A machine-learning system that guesses whether text was produced by machine-learning systems
Gltr is an MIT-IBM Watson Lab/Harvard NLP joint project that analyzes texts and predicts whether that text was generated by a machine-learning model.
Automatically produced texts use language models derived from statistical analysis of vast corpuses of human-generated text to produce machine-generated texts that can be very hard for a human to distinguish from text produced by another human. These models could help malicious actors in many ways, including generating convincing spam, reviews, and comments — so it’s really important to develop tools that can help us distinguish between human-generated and machine-generated texts.
Gltr uses Open AI’s GPT-2 117M language model, which is also widely used by text-generating models. Gltr looks for texts that fit the GPT-2 model too well, on the basis that texts produced by humans nearly always have “surprising” word combinations that are considered highly unlikely by GPT-2’s lights. In other words, if a text seems too human, it’s probably machine generated.
It’s not hard to think of ways to defeat this tactic: GPT-2 could be modified to inject some random word-choices that roughed up the otherwise overly smooth statistical model; but Gltr relies on human beings to review the scores it gives to text, producing confidence scores that pop up when you hover your mouse over a word in a candidate text. This makes it harder to trick Gltr with random words, but it also means that Gltr is hard to scale up to analyzing large volumes of information, like all the tweets under a popular hashtag.
Even without the benefit of scale, there are some intriguing possibilities for integrating Gltr with a browser: you could toggle it on when you encountered a text that you were suspicious of and use its analysis to help you make up your own mind.
While it is possible to paste any text into the tool, we provided some examples of fake and real texts. Notice that the fraction of red and purple words, i.e. unlikely predictions, increases when you move to the real texts. Moreover, we found that the informative snippets within a text almost always appear in red or purple since these “surprising” terms carry the message of the text.
By hovering over a word in the display, a small box presents the top 5 predicted words, their associated probabilities, as well as the position of the following word. It is a fun exercise to look into what a model would have predicted.

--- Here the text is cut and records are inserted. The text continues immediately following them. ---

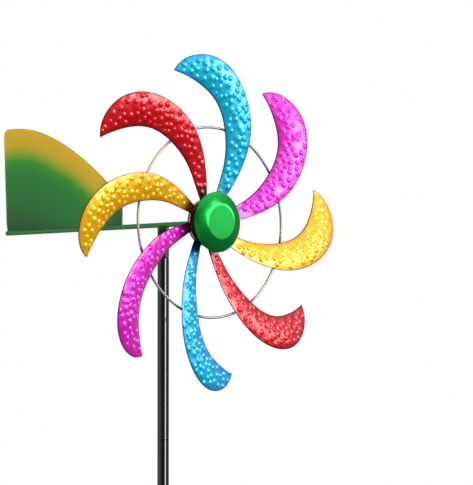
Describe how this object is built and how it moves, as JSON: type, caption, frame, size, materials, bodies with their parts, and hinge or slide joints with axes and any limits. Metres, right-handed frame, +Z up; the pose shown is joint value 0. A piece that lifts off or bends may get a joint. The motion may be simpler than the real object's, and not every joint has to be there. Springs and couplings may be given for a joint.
{
  "type": "garden wind spinner",
  "caption": "Garden wind spinner: a curved-blade wheel and a tail vane on a head that swivels on a slim pole with a step-in stake.",
  "frame": {"origin": "on the pole's axis at soil level, at the top of the solid stake and 2 mm below the step-in prong's crossbar", "axes": "+Z up along the pole; at rest the rotor's axis lies along Y with its front towards -Y and the tail vane towards +Y"},
  "size_m": [0.389, 0.4026, 0.9975],
  "materials": {
    "pole_black": "gloss black powder coat",
    "boom_green": "gloss green, fading to black on the socket",
    "vane_gold_to_green": "gloss, blended from gold at the top to dark green at the foot",
    "blade_blue": "candy metallic, black at the root",
    "blade_magenta": "candy metallic, black at the root",
    "blade_yellow": "candy metallic, black at the root",
    "blade_red": "candy metallic, black at the root",
    "ring_tinted": "metallic wire tinted by the colour of each blade",
    "hub_green": "high gloss",
    "hub_black": "gloss black",
    "zinc_steel": "zinc plated",
    "bush_plastic": "natural nylon"
  },
  "bodies": {
    "ground_stake": {"stake_point": "pole_black", "side_prong": "pole_black", "pole_lower_tube": "pole_black", "pole_middle_tube": "pole_black", "pole_upper_tube": "pole_black", "pole_joiner_lower": "zinc_steel", "pole_joiner_upper": "zinc_steel", "pole_top_plug": "zinc_steel", "swivel_pin": "zinc_steel", "swivel_washer": "zinc_steel"},
    "head": {"swivel_liner": "bush_plastic", "swivel_socket": "boom_green", "boom": "boom_green", "tail_vane": "vane_gold_to_green", "axle_collar": "zinc_steel", "axle_washer_rear": "zinc_steel", "axle_washer_front": "zinc_steel", "axle_lock_nut": "zinc_steel"},
    "rotor": {"hub_drum": "hub_black", "hub_cap": "hub_green", "hub_rear_cover": "hub_black", "hub_bush_front": "bush_plastic", "hub_bush_rear": "bush_plastic", "support_ring": "ring_tinted", "blade_1_blue": "blade_blue", "blade_2_magenta": "blade_magenta", "blade_3_yellow": "blade_yellow", "blade_4_red": "blade_red", "blade_5_blue": "blade_blue", "blade_6_magenta": "blade_magenta", "blade_7_yellow": "blade_yellow", "blade_8_red": "blade_red"}
  },
  "joints": [
    {"name": "head_yaw", "type": "hinge", "parent": "ground_stake", "child": "head", "pos_m": [0, 0, 0.66], "axis": [0, 0, 1], "continuous": true},
    {"name": "rotor_spin", "type": "hinge", "parent": "head", "child": "rotor", "pos_m": [0, -0.082, 0.675], "axis": [0, 1, 0], "continuous": true}
  ]
}
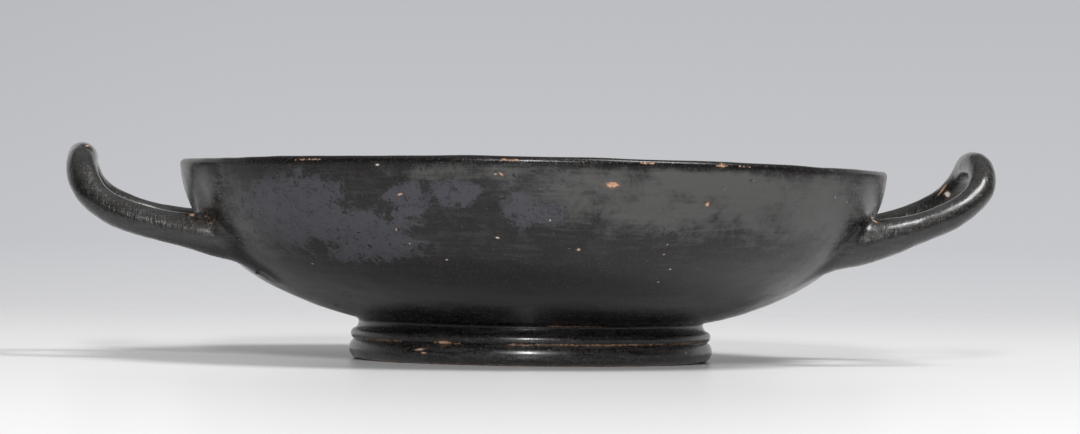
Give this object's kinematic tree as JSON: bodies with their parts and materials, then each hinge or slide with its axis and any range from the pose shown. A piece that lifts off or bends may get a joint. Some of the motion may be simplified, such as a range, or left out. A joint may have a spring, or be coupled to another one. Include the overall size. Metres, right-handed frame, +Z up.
{
  "type": "kylix cup",
  "caption": "Stemless kylix: a shallow black-glazed clay drinking cup on a low moulded ring foot, with a looped handle rising at each side.",
  "frame": {"origin": "middle of the underside, on the surface that the ring foot stands on", "axes": "+Z up through the middle of the foot, X through both handles, -Y the side seen in the picture"},
  "size_m": [0.236, 0.18, 0.0544],
  "materials": {
    "black_glaze": "worn black gloss slip on orange clay, satin, with duller bluish patches, pits and small chips"
  },
  "bodies": {
    "root": {"kylix": "black_glaze"}
  },
  "joints": []
}
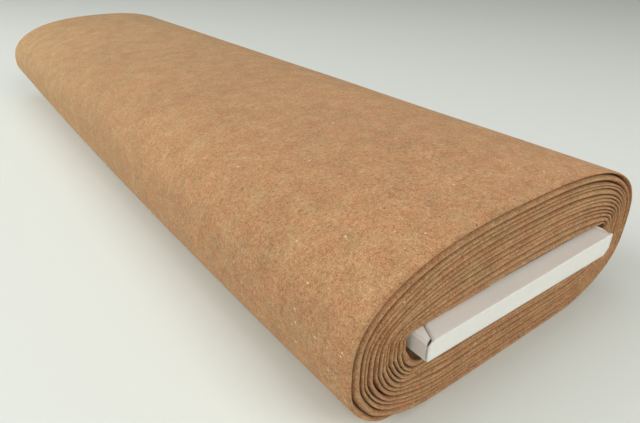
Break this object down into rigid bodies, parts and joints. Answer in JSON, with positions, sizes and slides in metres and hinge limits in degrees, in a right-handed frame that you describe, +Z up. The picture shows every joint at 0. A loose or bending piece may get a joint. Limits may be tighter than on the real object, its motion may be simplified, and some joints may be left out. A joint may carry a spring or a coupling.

Finally, the tool shows three different histograms that aggregate the information over the whole text. The first one demonstrates how many words of each category appear in the text. The second one illustrates the ratio between the probabilities of the top predicted word and the following word. The last histogram shows the distribution over the entropies of the predictions. A low uncertainty implies that the model was very confident of each prediction, whereas a high uncertainty implies uncertainty. You can observe that for the academic text input, the uncertainty is generally higher than the samples from the model.